Ha esposto in tutto il mondo, in personali e collettive. Con la Galleria Michela Rizzo ha avuto una presenza stabile nel 2012 accostato a Richard Nonas; nel 2014 ha organizzato una camminata sul Monte Etna, sviluppata nella mostra personale Migrant Volcano al Palazzo Platamone di Catania; nel 2015 ha proposto la Repetitive Walk al Palazzo Ducale di Venezia, coinvolgendo 216 partecipanti.

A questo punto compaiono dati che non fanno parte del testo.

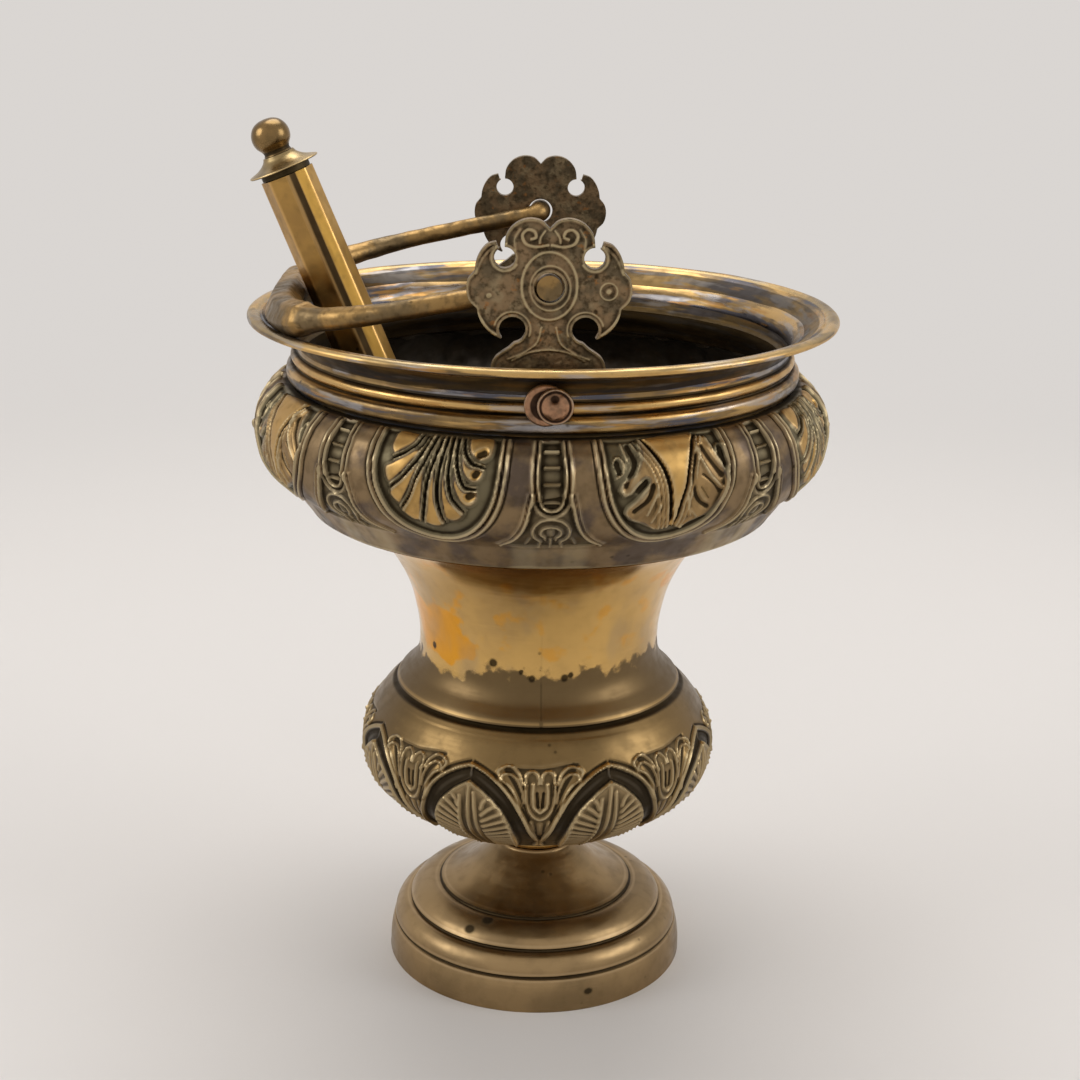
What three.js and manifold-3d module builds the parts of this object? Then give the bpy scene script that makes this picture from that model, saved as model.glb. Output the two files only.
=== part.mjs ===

Negli ultimi anni ha presentato: Salzweg. Hamish Fulton in Salzkammergut (2024) Bad Ischl (Austria, Capitale Europea della Cultura), mostra personale ispirata a sentieri alpini, con immagini testuali e installazioni ambientali; A Walking Artist (2023), personale al FRAC ProvenceAlpesCôte d’Azur a Marsiglia (2023), incentrata sulle relazioni tra spazio, cammino e memoria visiva del paesaggio; è attualmente mentore del progetto WALKING MOUNTAINS, curato da Andrea Lerda al Museo Nazionale della Montagna di Torino: un’iniziativa collaborativa che prevede passeggiate-performance e residenze dedicate alla riflessione sul rapporto tra cammino e ambiente.

 

Nel 2024 e 2025 ha continuato la sua pratica di walking artist con eventi site-specific: Walking the Alps, performance collettive in Valle d’Aosta (estate 2024), luoghi remoti raggiunti a piedi e documentati con fotografie, testi e testi multilingue appesi sui sentieri; Seasonal Crossings, alla Fondazione Galleria Rizzo (2025), dialogo tra testi, mappe di camminate e cronache personali, riflettendo sul tempo ciclico delle stagioni e i cambiamenti climatici.